**EXERCISE INSTRUCTIONS:**
Return the complete listing that follows, with each line reproduced exactly.

-- BEGIN --

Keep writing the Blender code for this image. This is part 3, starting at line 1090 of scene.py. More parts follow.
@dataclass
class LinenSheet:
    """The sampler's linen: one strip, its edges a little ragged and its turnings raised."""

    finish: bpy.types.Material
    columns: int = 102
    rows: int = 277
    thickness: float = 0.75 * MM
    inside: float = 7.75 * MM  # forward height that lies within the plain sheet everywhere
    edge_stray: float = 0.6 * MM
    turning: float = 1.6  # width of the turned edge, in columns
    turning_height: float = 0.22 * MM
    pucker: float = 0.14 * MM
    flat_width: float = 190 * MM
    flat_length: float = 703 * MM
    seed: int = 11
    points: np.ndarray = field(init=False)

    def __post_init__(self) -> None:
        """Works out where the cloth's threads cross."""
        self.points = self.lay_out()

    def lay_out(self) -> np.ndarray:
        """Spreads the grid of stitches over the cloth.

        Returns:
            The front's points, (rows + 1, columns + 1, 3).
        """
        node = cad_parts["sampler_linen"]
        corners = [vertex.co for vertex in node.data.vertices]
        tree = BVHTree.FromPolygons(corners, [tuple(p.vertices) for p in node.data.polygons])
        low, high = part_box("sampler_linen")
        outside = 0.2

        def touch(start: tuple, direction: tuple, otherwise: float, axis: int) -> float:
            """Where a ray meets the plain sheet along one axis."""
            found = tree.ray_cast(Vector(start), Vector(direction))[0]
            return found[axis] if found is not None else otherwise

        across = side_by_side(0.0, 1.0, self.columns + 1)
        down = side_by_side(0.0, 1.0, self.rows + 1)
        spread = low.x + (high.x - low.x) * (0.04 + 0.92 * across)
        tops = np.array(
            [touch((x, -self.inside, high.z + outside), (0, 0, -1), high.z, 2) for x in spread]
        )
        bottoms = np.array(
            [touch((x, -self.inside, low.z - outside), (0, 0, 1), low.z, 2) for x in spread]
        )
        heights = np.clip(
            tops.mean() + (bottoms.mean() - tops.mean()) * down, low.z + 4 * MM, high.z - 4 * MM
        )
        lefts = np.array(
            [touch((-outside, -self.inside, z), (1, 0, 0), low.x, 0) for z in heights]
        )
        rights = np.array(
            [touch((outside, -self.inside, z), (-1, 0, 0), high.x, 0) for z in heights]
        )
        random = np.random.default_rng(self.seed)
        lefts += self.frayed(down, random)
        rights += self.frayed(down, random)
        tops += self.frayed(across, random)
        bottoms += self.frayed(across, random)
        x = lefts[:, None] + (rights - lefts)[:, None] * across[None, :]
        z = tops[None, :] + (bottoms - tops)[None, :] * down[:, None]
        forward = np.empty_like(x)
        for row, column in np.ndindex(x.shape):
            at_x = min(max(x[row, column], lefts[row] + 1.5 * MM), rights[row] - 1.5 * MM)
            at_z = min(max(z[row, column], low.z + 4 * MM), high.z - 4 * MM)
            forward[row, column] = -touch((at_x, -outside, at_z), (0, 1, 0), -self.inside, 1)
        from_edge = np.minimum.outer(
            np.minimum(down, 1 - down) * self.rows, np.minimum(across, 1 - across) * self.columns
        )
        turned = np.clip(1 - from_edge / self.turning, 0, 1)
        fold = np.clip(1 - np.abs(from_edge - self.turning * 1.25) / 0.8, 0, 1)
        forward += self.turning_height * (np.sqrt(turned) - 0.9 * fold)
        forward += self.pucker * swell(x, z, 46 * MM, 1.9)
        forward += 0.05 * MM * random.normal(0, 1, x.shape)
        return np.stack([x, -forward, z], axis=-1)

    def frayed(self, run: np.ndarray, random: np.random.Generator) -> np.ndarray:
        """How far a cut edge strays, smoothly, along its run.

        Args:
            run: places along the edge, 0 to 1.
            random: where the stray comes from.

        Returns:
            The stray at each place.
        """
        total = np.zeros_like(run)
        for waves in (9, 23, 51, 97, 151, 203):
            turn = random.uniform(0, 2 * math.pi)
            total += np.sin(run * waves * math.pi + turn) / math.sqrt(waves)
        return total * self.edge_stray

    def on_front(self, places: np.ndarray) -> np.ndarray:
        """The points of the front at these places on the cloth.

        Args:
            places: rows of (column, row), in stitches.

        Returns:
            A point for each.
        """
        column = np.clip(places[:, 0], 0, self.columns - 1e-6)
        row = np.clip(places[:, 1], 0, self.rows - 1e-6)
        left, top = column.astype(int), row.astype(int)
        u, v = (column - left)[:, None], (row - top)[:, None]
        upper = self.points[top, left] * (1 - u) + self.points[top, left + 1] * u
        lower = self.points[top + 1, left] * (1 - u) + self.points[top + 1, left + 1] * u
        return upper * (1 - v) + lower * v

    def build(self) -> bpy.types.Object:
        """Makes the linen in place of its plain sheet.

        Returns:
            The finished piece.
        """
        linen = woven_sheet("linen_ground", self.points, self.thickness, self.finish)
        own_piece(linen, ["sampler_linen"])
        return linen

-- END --

**TASK RESULT:**
Keep writing the Blender code for this image. This is part 3, starting at line 1090 of scene.py. More parts follow.
@dataclass
class LinenSheet:
    """The sampler's linen: one strip, its edges a little ragged and its turnings raised."""

    finish: bpy.types.Material
    columns: int = 102
    rows: int = 277
    thickness: float = 0.75 * MM
    inside: float = 7.75 * MM  # forward height that lies within the plain sheet everywhere
    edge_stray: float = 0.6 * MM
    turning: float = 1.6  # width of the turned edge, in columns
    turning_height: float = 0.22 * MM
    pucker: float = 0.14 * MM
    flat_width: float = 190 * MM
    flat_length: float = 703 * MM
    seed: int = 11
    points: np.ndarray = field(init=False)

    def __post_init__(self) -> None:
        """Works out where the cloth's threads cross."""
        self.points = self.lay_out()

    def lay_out(self) -> np.ndarray:
        """Spreads the grid of stitches over the cloth.

        Returns:
            The front's points, (rows + 1, columns + 1, 3).
        """
        node = cad_parts["sampler_linen"]
        corners = [vertex.co for vertex in node.data.vertices]
        tree = BVHTree.FromPolygons(corners, [tuple(p.vertices) for p in node.data.polygons])
        low, high = part_box("sampler_linen")
        outside = 0.2

        def touch(start: tuple, direction: tuple, otherwise: float, axis: int) -> float:
            """Where a ray meets the plain sheet along one axis."""
            found = tree.ray_cast(Vector(start), Vector(direction))[0]
            return found[axis] if found is not None else otherwise

        across = side_by_side(0.0, 1.0, self.columns + 1)
        down = side_by_side(0.0, 1.0, self.rows + 1)
        spread = low.x + (high.x - low.x) * (0.04 + 0.92 * across)
        tops = np.array(
            [touch((x, -self.inside, high.z + outside), (0, 0, -1), high.z, 2) for x in spread]
        )
        bottoms = np.array(
            [touch((x, -self.inside, low.z - outside), (0, 0, 1), low.z, 2) for x in spread]
        )
        heights = np.clip(
            tops.mean() + (bottoms.mean() - tops.mean()) * down, low.z + 4 * MM, high.z - 4 * MM
        )
        lefts = np.array(
            [touch((-outside, -self.inside, z), (1, 0, 0), low.x, 0) for z in heights]
        )
        rights = np.array(
            [touch((outside, -self.inside, z), (-1, 0, 0), high.x, 0) for z in heights]
        )
        random = np.random.default_rng(self.seed)
        lefts += self.frayed(down, random)
        rights += self.frayed(down, random)
        tops += self.frayed(across, random)
        bottoms += self.frayed(across, random)
        x = lefts[:, None] + (rights - lefts)[:, None] * across[None, :]
        z = tops[None, :] + (bottoms - tops)[None, :] * down[:, None]
        forward = np.empty_like(x)
        for row, column in np.ndindex(x.shape):
            at_x = min(max(x[row, column], lefts[row] + 1.5 * MM), rights[row] - 1.5 * MM)
            at_z = min(max(z[row, column], low.z + 4 * MM), high.z - 4 * MM)
            forward[row, column] = -touch((at_x, -outside, at_z), (0, 1, 0), -self.inside, 1)
        from_edge = np.minimum.outer(
            np.minimum(down, 1 - down) * self.rows, np.minimum(across, 1 - across) * self.columns
        )
        turned = np.clip(1 - from_edge / self.turning, 0, 1)
        fold = np.clip(1 - np.abs(from_edge - self.turning * 1.25) / 0.8, 0, 1)
        forward += self.turning_height * (np.sqrt(turned) - 0.9 * fold)
        forward += self.pucker * swell(x, z, 46 * MM, 1.9)
        forward += 0.05 * MM * random.normal(0, 1, x.shape)
        return np.stack([x, -forward, z], axis=-1)

    def frayed(self, run: np.ndarray, random: np.random.Generator) -> np.ndarray:
        """How far a cut edge strays, smoothly, along its run.

        Args:
            run: places along the edge, 0 to 1.
            random: where the stray comes from.

        Returns:
            The stray at each place.
        """
        total = np.zeros_like(run)
        for waves in (9, 23, 51, 97, 151, 203):
            turn = random.uniform(0, 2 * math.pi)
            total += np.sin(run * waves * math.pi + turn) / math.sqrt(waves)
        return total * self.edge_stray

    def on_front(self, places: np.ndarray) -> np.ndarray:
        """The points of the front at these places on the cloth.

        Args:
            places: rows of (column, row), in stitches.

        Returns:
            A point for each.
        """
        column = np.clip(places[:, 0], 0, self.columns - 1e-6)
        row = np.clip(places[:, 1], 0, self.rows - 1e-6)
        left, top = column.astype(int), row.astype(int)
        u, v = (column - left)[:, None], (row - top)[:, None]
        upper = self.points[top, left] * (1 - u) + self.points[top, left + 1] * u
        lower = self.points[top + 1, left] * (1 - u) + self.points[top + 1, left + 1] * u
        return upper * (1 - v) + lower * v

    def build(self) -> bpy.types.Object:
        """Makes the linen in place of its plain sheet.

        Returns:
            The finished piece.
        """
        linen = woven_sheet("linen_ground", self.points, self.thickness, self.finish)
        own_piece(linen, ["sampler_linen"])
        return linen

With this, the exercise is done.